At the end of a very busy two days, the students and tutors took part in an enthralling concert for family and friends. Kicking off the show was the costumed drama group who performed an interpretation of a local St Johns’ fairy tale about “The Lost Wife of Ballaleece”, who was stolen by the ‘little people’. The play, which was directed by Jo Callister, also included the lively wedding dance, “Car y Phoosee”, accompanied by some of the Scran and Bree musicians. Next up was a folk group called Manannan’s Sandwich, who performed “Arrane Ben-Vlieaun”, “Manannan Song” and the “Flitter Dance”. The Nasty Nurdles were after that, with a reggae-style song called “Dooinney Marrey – the Merman of the Sea” which they’d composed over a new backing track produced by Rory Murphy as one of Culture Vannin’s lockdown Treisht projects.

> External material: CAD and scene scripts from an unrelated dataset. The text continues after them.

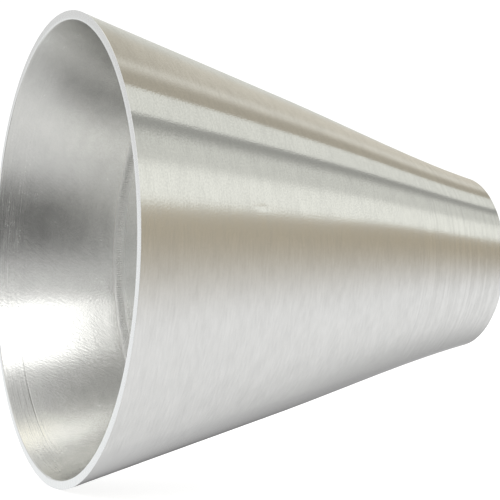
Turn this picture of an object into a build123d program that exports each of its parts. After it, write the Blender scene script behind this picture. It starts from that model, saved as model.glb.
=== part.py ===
"""Concentric reducer, welded from two rolled conical courses.

Frame: origin at the centre of the large-end weld face, +X along the bore towards the small end, +Z up.
Millimetres. Each course is rolled from sheet and closed by a longitudinal seam weld, and a girth weld
joins the two courses.
"""
from build123d import *

import math
import os

# Tube ends that the reducer joins, and its length face to face.
LARGE_DIAMETER = 104.0
SMALL_DIAMETER = 41.0
LENGTH = 102.0

# Wall, measured square to the bore, and the broken edges of each weld face.
WALL = 2.0
INNER_EDGE_BREAK = 0.25
OUTER_EDGE_BREAK = 0.1

# The cone: drop in radius over the straight part of its length, then a slight hollow to the small end.
STRAIGHT_LENGTH = 50.0
CONE_ANGLE = 17.1
HOLLOW_STATION = 80.0
HOLLOW_DEPTH = 0.5
SMALL_END_ANGLE = 14.6

# Girth weld between the courses: root bead inside, ground flush outside.
GIRTH_STATION = 29.0
GIRTH_CAP_WIDTH = 3.6
GIRTH_ROOT_WIDTH = 2.5
GIRTH_ROOT_HEIGHT = 0.2

# Longitudinal seams, dressed flush. Angles run from +Z (top) towards +Y.
SEAM_WIDTH = 3.0
LARGE_SEAM_ANGLE = 176.0
MAIN_SEAM_ANGLE = 26.0

LARGE_RADIUS = LARGE_DIAMETER / 2
SMALL_RADIUS = SMALL_DIAMETER / 2


def drop(length, angle):
    """Fall in radius over a length of wall that leans by an angle."""
    return length * math.tan(math.radians(angle))


def straight_radius(station):
    """Outer radius on the straight part of the cone."""
    return LARGE_RADIUS - drop(station, CONE_ANGLE)


def hollow_radius():
    """Outer radius where the wall dips most below a straight line to the small end."""
    start = straight_radius(STRAIGHT_LENGTH)
    share = (HOLLOW_STATION - STRAIGHT_LENGTH) / (LENGTH - STRAIGHT_LENGTH)
    return start + (SMALL_RADIUS - start) * share - HOLLOW_DEPTH


def lean(angle):
    """Direction down the wall for a lean angle, in the outline's plane."""
    return Vector(1, 0).rotate(Axis.Z, -angle)


def hollow_curve(inset):
    """Wall line from the end of the straight part to the small end, set in by an inset in radius."""
    points = [
        (STRAIGHT_LENGTH, straight_radius(STRAIGHT_LENGTH) - inset),
        (HOLLOW_STATION, hollow_radius() - inset),
        (LENGTH, SMALL_RADIUS - inset),
    ]
    return Spline(*points, tangents=[lean(CONE_ANGLE), lean(SMALL_END_ANGLE)])


def lathe(outline):
    """Turn a closed outline, drawn as station by radius, about the bore axis."""
    return revolve(make_face(outline), axis=Axis.X)


def end_edges(solid, station):
    """The round edges of a weld face, from the bore outwards."""
    rims = solid.edges().filter_by(GeomType.CIRCLE).filter_by_position(Axis.X, station, station)
    return rims.sort_by(SortBy.RADIUS)


def break_end_edges(solid, station):
    """Chamfer the two round edges of a weld face, the inner one first."""
    solid = chamfer(end_edges(solid, station)[0], INNER_EDGE_BREAK)
    return chamfer(end_edges(solid, station)[-1], OUTER_EDGE_BREAK)


def large_ring():
    """Large course before its seam is cut out: rim to the girth weld's near fusion line."""
    cap_edge = GIRTH_STATION - GIRTH_CAP_WIDTH / 2
    root_edge = GIRTH_STATION - GIRTH_ROOT_WIDTH / 2
    outline = Polyline(
        (0, LARGE_RADIUS - WALL),
        (0, LARGE_RADIUS),
        (cap_edge, straight_radius(cap_edge)),
        (root_edge, straight_radius(root_edge) - WALL),
        close=True,
    )
    return break_end_edges(lathe(outline), 0)


def main_ring():
    """Main course before its seam is cut out: far fusion line to the small end."""
    cap_edge = GIRTH_STATION + GIRTH_CAP_WIDTH / 2
    root_edge = GIRTH_STATION + GIRTH_ROOT_WIDTH / 2
    outside = hollow_curve(0)
    inside = hollow_curve(WALL)
    outline = [
        Line((root_edge, straight_radius(root_edge) - WALL), (cap_edge, straight_radius(cap_edge))),
        Line((cap_edge, straight_radius(cap_edge)), outside @ 0),
        outside,
        Line(outside @ 1, inside @ 1),
        inside,
        Line(inside @ 0, (root_edge, straight_radius(root_edge) - WALL)),
    ]
    return break_end_edges(lathe(outline), LENGTH)


def girth_weld():
    """Ring of weld metal between the courses, with its root bead standing a little into the bore."""
    cap = [GIRTH_STATION + side * GIRTH_CAP_WIDTH / 2 for side in (-1, 1)]
    root = [GIRTH_STATION + side * GIRTH_ROOT_WIDTH / 2 for side in (-1, 1)]
    cap_near, cap_far = [(station, straight_radius(station)) for station in cap]
    root_near, root_far = [(station, straight_radius(station) - WALL) for station in root]
    crest = (GIRTH_STATION, straight_radius(GIRTH_STATION) - WALL - GIRTH_ROOT_HEIGHT)
    outline = [
        Line(root_near, cap_near),
        Line(cap_near, cap_far),
        Line(cap_far, root_far),
        ThreePointArc(root_far, crest, root_near),
    ]
    return lathe(outline)


def seam_slab(angle):
    """Slab along the bore that marks out a longitudinal seam on one side of the cone."""
    slab = Box(LENGTH, SEAM_WIDTH, LARGE_RADIUS, align=(Align.MIN, Align.CENTER, Align.MIN))
    return Rot(-angle, 0, 0) * slab


def courses():
    """The two courses and their seams, each course open along its seam."""
    large, main = large_ring(), main_ring()
    large_slab, main_slab = seam_slab(LARGE_SEAM_ANGLE), seam_slab(MAIN_SEAM_ANGLE)
    return {
        "large_course": large - large_slab,
        "large_course_seam_weld": large & large_slab,
        "main_course": main - main_slab,
        "main_course_seam_weld": main & main_slab,
    }


def main():
    pieces = courses()
    pieces["girth_weld"] = girth_weld()
    os.makedirs("parts", exist_ok=True)
    for node, solid in pieces.items():
        export_step(solid, f"parts/{node}.step")


main()
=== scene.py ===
import math

import bmesh
import bpy
import numpy as np
from mathutils import Matrix, Vector


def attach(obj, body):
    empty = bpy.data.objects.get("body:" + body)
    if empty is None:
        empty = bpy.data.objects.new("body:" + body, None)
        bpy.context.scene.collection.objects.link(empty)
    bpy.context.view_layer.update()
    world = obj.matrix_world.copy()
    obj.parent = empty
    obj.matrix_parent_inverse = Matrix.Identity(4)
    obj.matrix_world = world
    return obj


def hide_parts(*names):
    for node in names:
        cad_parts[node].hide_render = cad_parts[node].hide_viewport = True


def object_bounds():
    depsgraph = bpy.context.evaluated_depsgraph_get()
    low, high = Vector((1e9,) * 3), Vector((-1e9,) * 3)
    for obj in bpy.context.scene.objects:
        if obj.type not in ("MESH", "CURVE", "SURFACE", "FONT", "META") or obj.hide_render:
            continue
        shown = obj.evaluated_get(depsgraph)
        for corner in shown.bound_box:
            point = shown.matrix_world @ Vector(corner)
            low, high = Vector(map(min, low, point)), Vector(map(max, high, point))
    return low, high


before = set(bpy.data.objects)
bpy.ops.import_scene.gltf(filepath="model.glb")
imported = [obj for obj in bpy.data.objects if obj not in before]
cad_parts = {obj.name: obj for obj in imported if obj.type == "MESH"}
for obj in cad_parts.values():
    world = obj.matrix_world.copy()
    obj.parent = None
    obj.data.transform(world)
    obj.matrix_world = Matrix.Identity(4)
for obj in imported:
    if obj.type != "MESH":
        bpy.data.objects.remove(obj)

CAD_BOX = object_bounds()
MM = 0.001

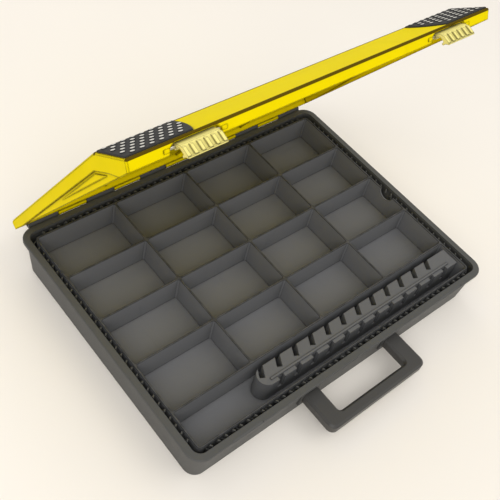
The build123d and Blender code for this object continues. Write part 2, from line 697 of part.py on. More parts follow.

The composing group followed with their new tune called “Y Thollag Faiyr Litcheragh” (The Lazy Shrew!) The dancers then took to the stage to perform an adapted version of “Car ny Ferrishyn”, re-worked especially for the occasion by their tutor, Caroline Helps. Paul Roger’s folk group followed with their set of tunes; “Arrane y Fee – Y Polca Ffrengig”. The choir, conducted by Caitlin Bennett, sung a Bunscoill Ghaelgagh favourite composed by Aalin Clague, called “Fenodoree”, and a brand new venture for a Bree weekend was the brass and sax quintet, Prash, with their performance of “Shooyl Inneenyn” (AKA Myr Hooyl Mee Magh Moghrey Laa Boaldyn or The Nimble Mower) and “The Fairies’ Dance” (Come the Fairies). The improvising group then performed their instrumental creations over a new backing track by David Kilgallon (another Treisht project to be released soon). Finally, the whole cast of singers, dancers and instrumentalists came together for a grand finale based on the hiring dance, “Shooyl Inneenyn”, which shares the A tune of a folk song about the hard-working giant, the phynnoderee, called “The Nimble Mower”. (NB there are a LOT of different spellings for this folklore creature!)

Coordinated by Dr Chloe Woolley, Manx Music Development Officer for Culture Vannin, the Bree weekend included over 30 children from all over the Island; some of whom had never performed Manx music or dance before. The workshops were led by local music and dance experts Greg Joughin, Paul Rogers, Jo Callister, Caroline Helps, Caitlin Bennett and Clare Kilgallon, with student helpers, Jack Mclean and Xander Shirtliff.